One of the most interesting things about front porch culture is that it doesn't require anyone to be particularly outgoing. You don't have to be an extrovert to benefit from it. The whole point is that it lowers the activation energy for social contact to almost zero.

You're already outside. Your neighbor is already outside. You're both doing ordinary things. A wave happens. A comment about the weather happens. Over weeks and months, those micro-interactions accumulate into something that genuinely feels like knowing someone.

That's not an accident. It's architecture doing social work.

At Front Street Village, this is something we think about a lot. The way homes are oriented to the street, the way sidewalks connect to front entries rather than side doors, the way shared green spaces are positioned so that residents naturally pass through them rather than around them — all of it is in service of creating the conditions for that accidental friendship to happen.

You can't engineer community. But you can design spaces that make it a lot more likely.

The Porch Isn't Just a Porch

If you're in the market for a home and you're weighing neighborhoods, it's worth looking past square footage and school ratings for a moment and asking a simpler question: does this street feel alive?

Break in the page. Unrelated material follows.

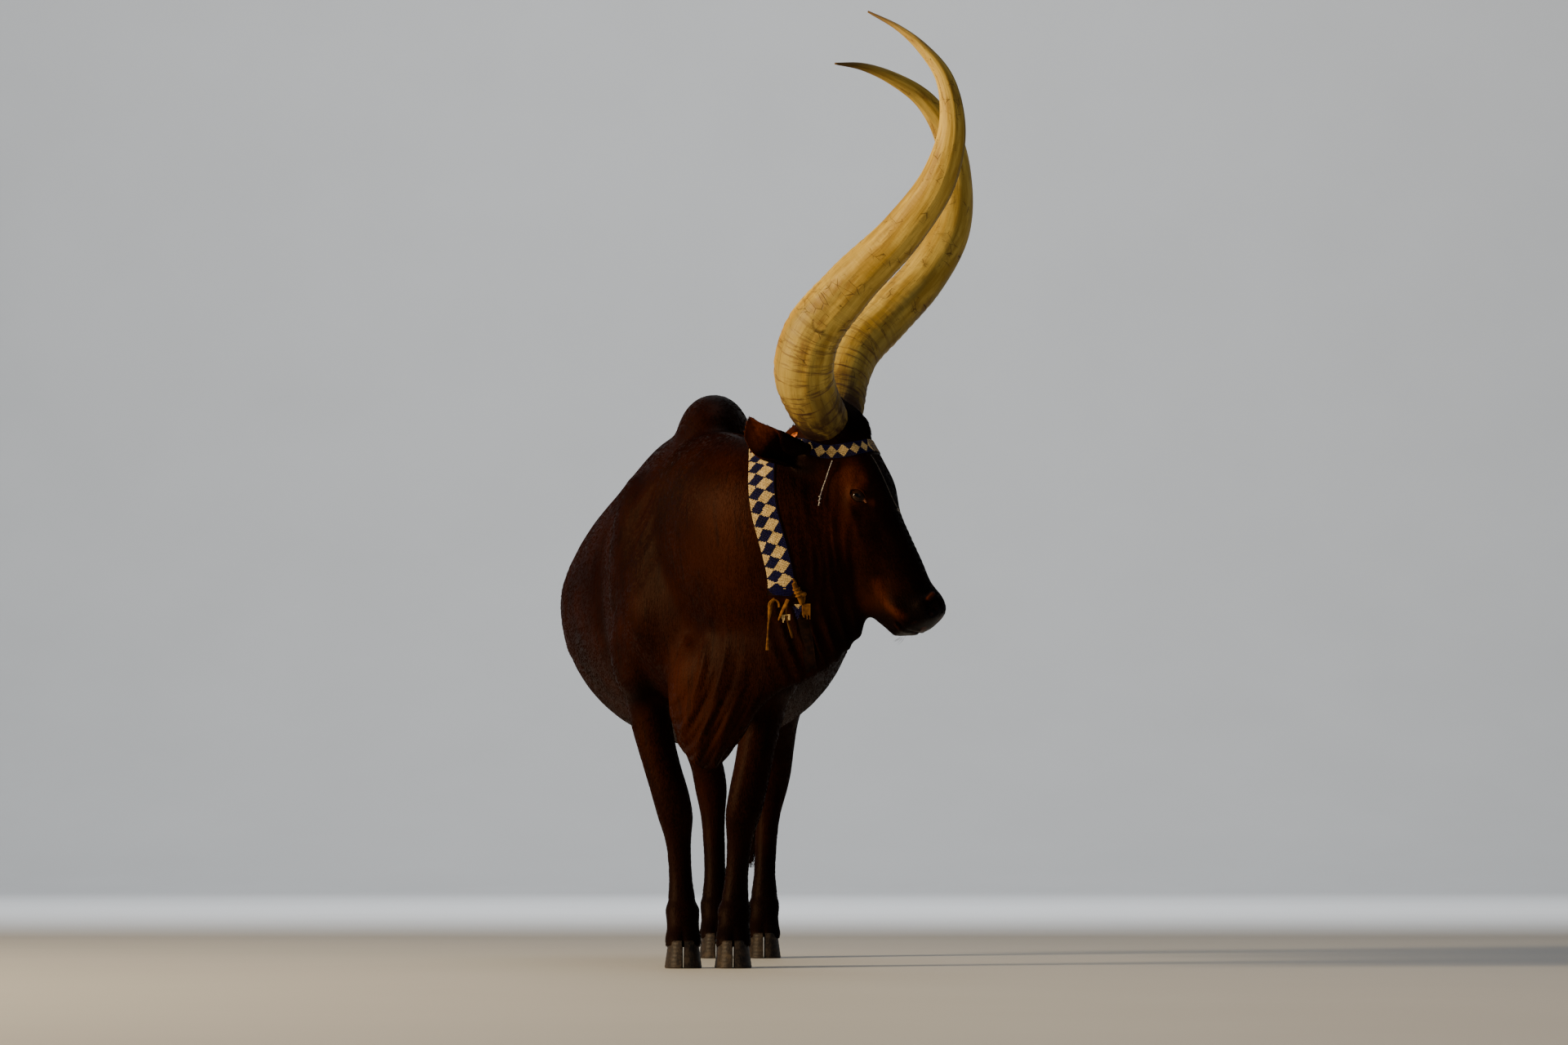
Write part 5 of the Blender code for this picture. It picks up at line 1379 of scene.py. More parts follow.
def bead_string(name, route, node, looks, finish, end_beads):
    """A string of tiny beads with a few larger ones at its end."""
    line = along(route, 120)
    t = np.linspace(0, route_length(line), 120)
    half = STRING_DIAMETER / 2 * (0.86 + 0.24 * np.abs(np.sin(math.pi * t / 0.0026)))
    made = sweep(name, np.column_stack([line, half]), 10)
    smooth(made)
    place(made, looks[finish], "bead_string", node)
    balls = []
    ahead = unit(line[-1] - line[-8])
    for along_end, aside, size in end_beads:
        at = line[-1] + ahead * along_end + np.array([aside, 0.0, 0.0])
        balls.append(ball("end", at, (size, size, size * 0.8), 3))
    cluster = joined(f"{name}_end", balls)
    smooth(cluster)
    place(cluster, looks["string"], "bead_string")
    moved = along(route, 24) + SHIFT


def hang_cords(looks):
    thong("long_thong", THONG_LONG, "thong_long", looks["leather"], (1.2, 1.9, 1.5, 0.8, 0.6, 0.6, 1.1, 1.4))
    thong("wide_thong", THONG_WIDE, "thong_wide", looks["leather"], (1.8, 1.9, 1.5, 1.2, 0.7))
    thong("short_thong", THONG_SHORT, "thong_short", looks["leather"], (0.7, 0.8, 0.6, 0.9, 1.1, 0.9))
    bead_string("cheek_beads", CHEEK_STRING, "cheek_string", looks, "string",
                ((-0.027, 0.0008, 0.0021), (-0.022, -0.0012, 0.0024), (-0.017, 0.0011, 0.0026),
                 (-0.012, -0.0010, 0.0025), (-0.007, 0.0008, 0.0023), (-0.002, 0.0000, 0.0019)))
    bead_string("brow_beads", BROW_STRING, "brow_string", looks, "dim",
                ((-0.014, 0.0003, 0.0020), (-0.009, -0.0005, 0.0023),
                 (-0.004, 0.0004, 0.0023), (0.000, 0.0, 0.0017)))


def strap_tie(look):
    """The knot that closes the strap: a bundled core with turns of thong round it."""
    rows = along(KNOT_ROWS, 20)
    parts = [sweep("core", rows, 14)]
    for start in (5, 8, 11):
        turns = []
        frames = carried_frames(rows[:, :3])
        for k, angle in enumerate(np.linspace(0, 2.1 * math.pi, 26)):
            row, (ahead, side, over) = rows[start], frames[start]
            round_core = (row[3] + 0.0008) * (math.cos(angle) * side + math.sin(angle) * over)
            turns.append((*(row[:3] + round_core + ahead * 0.0016 * k / 26), 0.0019))
        parts.append(sweep("turn", turns, 8))
    made = joined("strap_tie", parts)
    smooth(made, 60)
    place(made, look, "leather", "strap_knot")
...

Are there people visible outside? Are there front stoops and porches and benches? Is there a sense that residents actually occupy the shared spaces of the neighborhood, or does everyone seem to disappear the moment they pull into their garage?

The answers tell you a lot — not just about the neighborhood as it is today, but about what your daily life will feel like once you're part of it.

A front porch is a small thing. But what it represents — a home that reaches toward its community rather than retreating from it — turns out to matter quite a bit.